The buyers who aren't waiting
I was recently introduced to a young family, British, but they had been living in Los Angeles for many years and their money was in dollars. They wanted to come home, to be near friends and family, to educate their children here, and they had a budget of around £10 million. But they were hesitant. London property felt unfamiliar after years away, and the press had not been encouraging. They asked whether I could help them find a rental whilst they found their feet.
I said I thought we should look at the numbers first.
A £10 million house in the part of London they had in mind would have cost closer to £13 million at the market peak in 2014.
The more striking figure was the currency calculation. In 2014, a dollar buyer converting into sterling was working with an exchange rate of around $1.70 to the pound. Today that rate sits closer to $1.35. Which means that the same £10 million costs an American buyer approximately $13.5 million today, compared to roughly $22 million for the equivalent property at peak pricing and peak exchange rates ten years ago. The combined saving, in dollar terms, approaches $8.5 million.
They were not expecting that number.
We talked about their ten-year and longer-term plans. About the fact that they wanted to renovate lightly, to make the house their own in a way no rental would allow. About the freedom that comes with owning the place your children grow up in. About the fact that whilst property is not going to generate the same capital growth it might have 20 years ago, they were not primarily buying an asset. They were creating a home. And at these prices, in these conditions, the cost of doing so was considerably less alarming than the headlines had led them to believe.
They bought, instead of renting.
These are not distressed assets in a failing city. They are some of the most sought-after addresses in the world, available at prices not seen in over a decade.
The currency advantage is not limited to American buyers. Consider a European or domestic buyer purchasing a £3 million property in prime London today. Compared to the equivalent purchase at the 2014 peak, price falls alone represent a saving of somewhere in the region of £700,000 — before any currency movement is factored in.
The government has not made it easy. The 2% non-resident surcharge introduced in April 2021 applies to all overseas buyers on top of standard stamp duty rates, and since October 2024 anyone purchasing an additional property faces a further 5% surcharge, up from 3%. On a purchase of this size those costs are real. Set against the combined effect of a decade of price falls and a currency shift of that magnitude, the additional surcharges are relative. Buyers who are actually transacting in today's market know this — which is why, even as wider buyer confidence has faltered, overseas transactions continue to account for over half of sales in the most sought-after central London and Cotswold postcodes.
I work with buyers who know London very well. Who have thought about a purchase for a long time and who understand this market. And I watch some of them wait. Political and economic uncertainty paralyses buyers, especially discretionary ones, even when the numbers make sense.
The anxiety is understandable. Labour's first two years have brought repeated shocks to the tax environment for high-value property. Discounting is at its highest level in seven years. The average discount in Q1 2026 reached 11.9%, with over half of all listings having seen at least one asking price reduction.
The conditions that buyers spent years hoping for — less competition, and sellers beginning to be willing to talk — are here.
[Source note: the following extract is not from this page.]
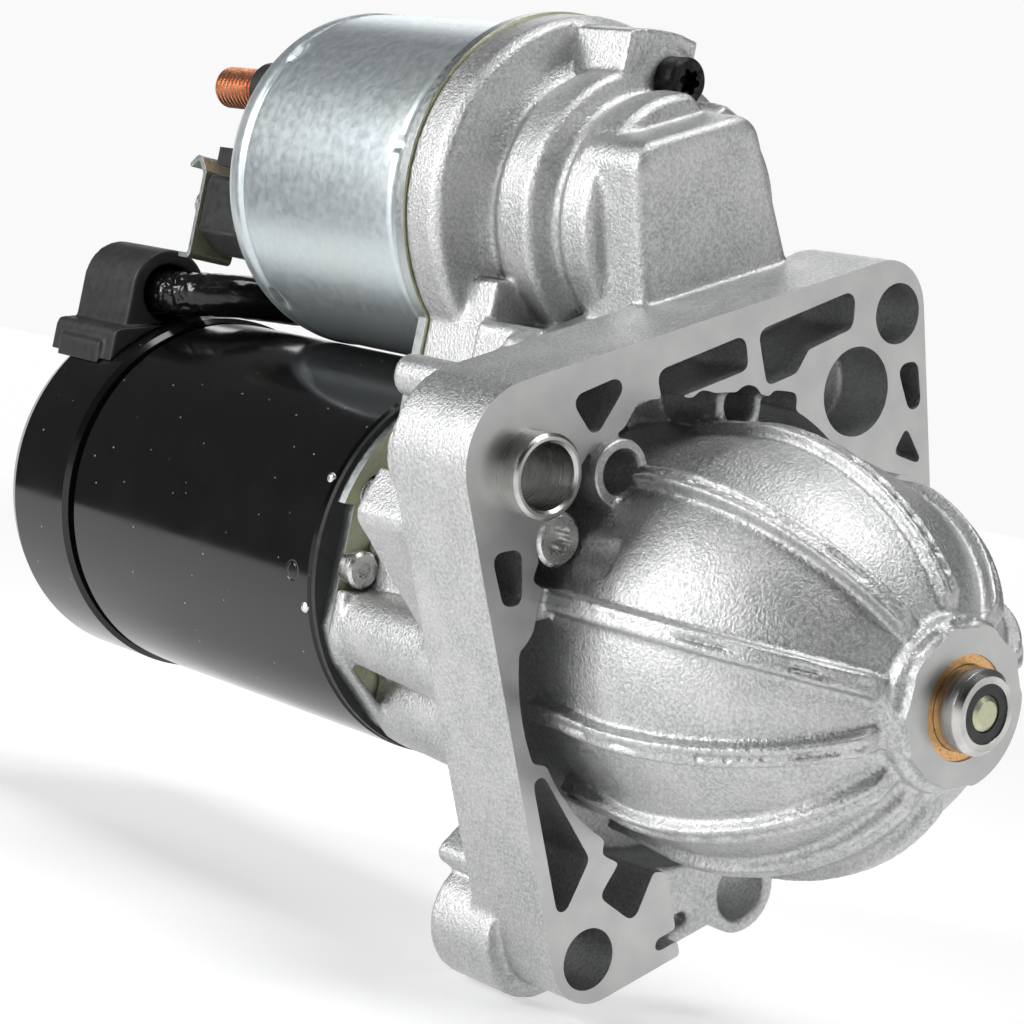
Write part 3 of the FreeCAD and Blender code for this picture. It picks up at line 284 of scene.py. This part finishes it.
def black_gloss():
    """Gloss paint with dust specks, short scratches and one punched ring mark."""
    s = Surface("black_gloss", (0.006, 0.006, 0.0065), 0.0, 0.13)
    speck_place = s.cells(2.6 * MM)
    picked = s.noise(7 * MM, 1.0)
    specks = s.math("MULTIPLY", s.ranged(speck_place, 0.045, 0.075, 1.0, 0.0),
                    s.ranged(picked, 0.48, 0.54))
    scratch = s.cells(9 * MM, vector=s.stretched(1, 5.5, 0.55))
    scratches = s.math("MULTIPLY", s.ranged(scratch, 0.022, 0.034, 1.0, 0.0),
                       s.ranged(s.noise(5 * MM), 0.52, 0.6))
    marks = s.math("MAXIMUM", specks, scratches)
    haze = s.ranged(s.noise(14 * MM, 3.0, 0.6), 0.5, 0.8, 0.0, 0.012)
    base = s.mixed(haze, (0.0055, 0.0055, 0.006), (0.35, 0.35, 0.34))
    s.colour(s.mixed(marks, base, (0.42, 0.42, 0.40)))
    off_ring = s.math("ABSOLUTE", s.math("SUBTRACT", s.distance(PUNCH_MARK), PUNCH_R))
    ring = s.ranged(off_ring, 0.15 * MM, 0.35 * MM, 1.0, 0.0)
    s.bump(ring, 0.8, -0.15 * MM)
    sheen = s.ranged(s.noise(11 * MM, 2.0), 0.3, 0.7, 0.11, 0.17)
    s.rough(s.math("ADD", sheen, s.math("MULTIPLY", marks, 0.4)))
    s.bump(s.noise(3.0 * MM, 2.0), 0.06, 0.02 * MM)
    return s.material


def moulded(name, colour, roughness, grain_and_glints=0.5, depth=0.02):
    """Rubber or plastic with a fine moulded skin and a little dust."""
    s = Surface(name, colour, 0.0, roughness)
    dust = s.ranged(s.noise(5 * MM, 4.0, 0.65), 0.55, 0.8, 0.0, 0.10)
    pale = tuple(min(1.0, c + 0.16) for c in colour)
    s.colour(s.mixed(dust, colour, pale))
    s.rough(s.ranged(s.noise(1.6 * MM, 3.0), 0.3, 0.7, roughness - 0.08, roughness + 0.1))
    s.bump(s.noise(grain_and_glints * MM, 3.0, 0.6), 0.35, depth * MM)
    return s.material


def copper():
    """Bare copper with a little tarnish."""
    s = Surface("bare_copper", (0.80, 0.36, 0.20), 1.0, 0.3)
    s.soft_edges(0.12 * MM)
    tarnish = s.noise(2.2 * MM, 3.0, 0.6)
    s.colour(s.mixed(s.ranged(tarnish, 0.35, 0.7), (0.86, 0.42, 0.25), (0.55, 0.21, 0.10)))
    s.rough(s.ranged(tarnish, 0.3, 0.7, 0.24, 0.42))
    return s.material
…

For both domestic and overseas buyers, that represents something that does not come around often. Overseas buyers have the currency and price advantage working together. Domestic buyers have something equally valuable right now: negotiating power, and a market where well-priced property is moving and motivated sellers are having to be realistic. The irony is that the same uncertainty creating those conditions is also the reason some buyers are still on the sidelines.
What makes this moment harder to read than the headline numbers suggest is that London has rarely been more complex to navigate. Many of the sellers in prime areas carry little or no borrowing. They are not under pressure. They will wait for the right buyer at the right price, and they are entirely comfortable doing so. The market that looks like it should favour buyers is, in reality, far more nuanced than that. Opportunity exists, but it is not evenly distributed and it is not always visible. The best properties at the sharpest prices are not being offered to buyers who appear to be fishing rather than committed to moving. Relationships, timing, and credibility matter in ways they simply did not when the market was more straightforward.
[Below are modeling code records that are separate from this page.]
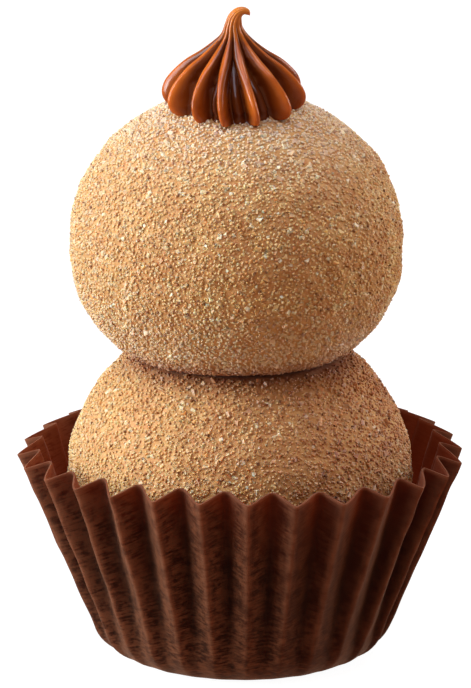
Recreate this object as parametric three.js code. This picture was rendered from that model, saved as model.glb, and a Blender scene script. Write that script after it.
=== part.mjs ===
// A two-ball brigadeiro: sugared balls stacked in a fluted paper case, with a star of caramel piped on top.
// Millimetres, +Z up. The origin is the middle of the paper case's flat underside.

import * as THREE from "three";

// Paper case. Lengths along the paper run from the edge of the flat bottom up to the rim.
const CASE_BOTTOM_RADIUS = 9.5;
const CASE_CORNER_RADIUS = 4.2;
const CASE_LEAN = THREE.MathUtils.degToRad(22);
const CASE_WALL_LENGTH = 16.55;
const CASE_PAPER = 0.3;
const PLEAT_COUNT = 28;
const PLEAT_DEPTH = 2.0;
const PLEAT_DEEPENING = 0.9;
const PLEAT_START = THREE.MathUtils.degToRad(1.8);
const PLEAT_SWAY = 0.012;
const PLEAT_DEPTH_SPREAD = 0.1;
// Shares of a pleat's pitch: half the width of an outer ridge, half that of an inner fold, and where the inner
// fold lies, which leans away from the front and the back towards the sides.
const RIDGE_HALF = 0.08;
const FOLD_HALF = 0.08;
const FOLD_MIDDLE = 0.52;
const FOLD_LEAN = 0.13;
const RIM_WAVER = 0.42;
// At its front the rim stands a little higher and closer in than at its sides and back.
const FRONT_RISE = 0.45;
const FRONT_NARROWING = 0.45;
const CORNER_ROWS = 4;
const WALL_ROWS = 4;

// Each ball is widest at its waist, with one half-height above it and another below it. Fullness swells or
// slims it between the waist and the pole.
const BALL_COLUMNS = 40;
const BALL_ROWS = 17;
const LUMP_SHARE = 0.007;
const SEAT_GAP = 0.3;
const CONTACT_HEIGHT = 27.5;
const LOWER_BALL = {
  x: -0.25,
  radius: 15.3,
  waist: 15.8,
  above: 14.6,
  below: 15.4,
  fullAbove: 0,
  fullBelow: -0.07,
  bottom: CASE_PAPER + SEAT_GAP,
  top: CONTACT_HEIGHT - SEAT_GAP / 2,
  phase: 0.4,
};
const UPPER_BALL = {
  x: -0.5,
  radius: 14.55,
  waist: 36.9,
  above: 13.7,
  below: 12.4,
  fullAbove: 0.03,
  fullBelow: 0.02,
  bottom: CONTACT_HEIGHT + SEAT_GAP / 2,
  top: Infinity,
  phase: 2.1,
};

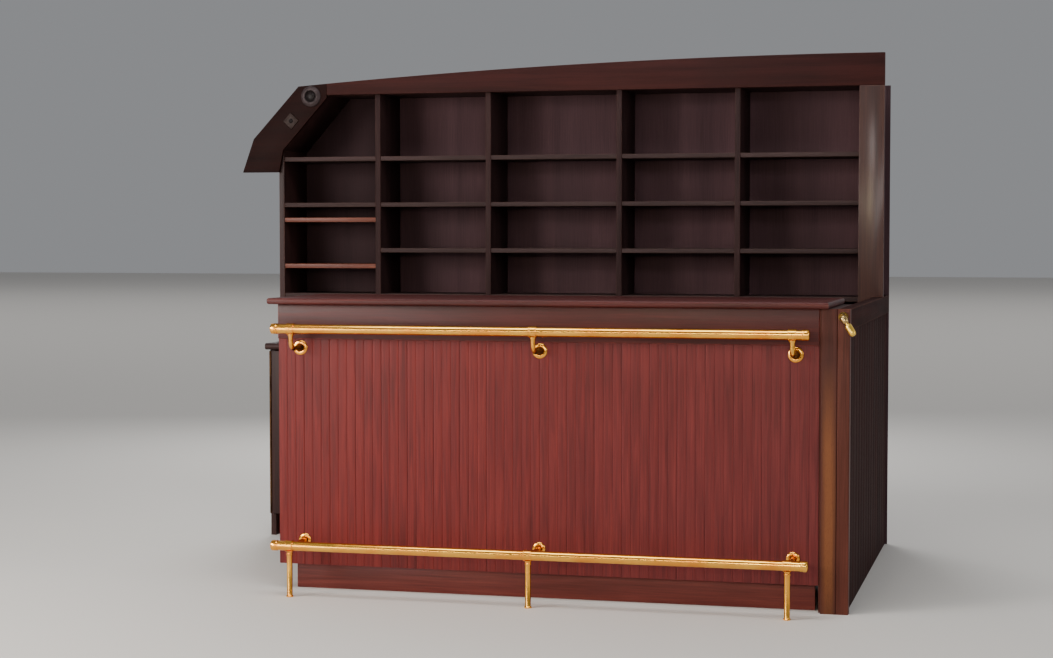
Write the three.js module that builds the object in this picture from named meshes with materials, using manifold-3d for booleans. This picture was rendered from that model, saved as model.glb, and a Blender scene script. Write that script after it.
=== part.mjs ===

This is precisely why independent advice has never been more valuable. Not just to hold a buyer's hand, but to give them an accurate picture of what is actually available, what is realistically achievable, and where the genuine value lies. A buyer going it alone in this market is working with a fraction of the information and none of the access.
The overseas buyers coming to London right now are a varied group. Some are escaping the political turbulence of the United States. Some are relocating from parts of the world where conflict has forced them to leave. And then there are the ones I find most interesting: buyers who left London for other European cities, drawn by lifestyle or tax efficiency, and who are now reconsidering. The schools, it turns out, don't compare. The culture doesn't quite replicate. London, for all its complexity, is hard to beat. The domestic buyers who can see past the noise, and who take the time to understand the market properly before moving, are arriving at the same conclusion.
The question is not whether London is good value. It demonstrably is. The question is whether the people who should be acting will keep finding reasons not to.
The family from LA completed last month and are now undergoing renovations ahead of their move in the summer.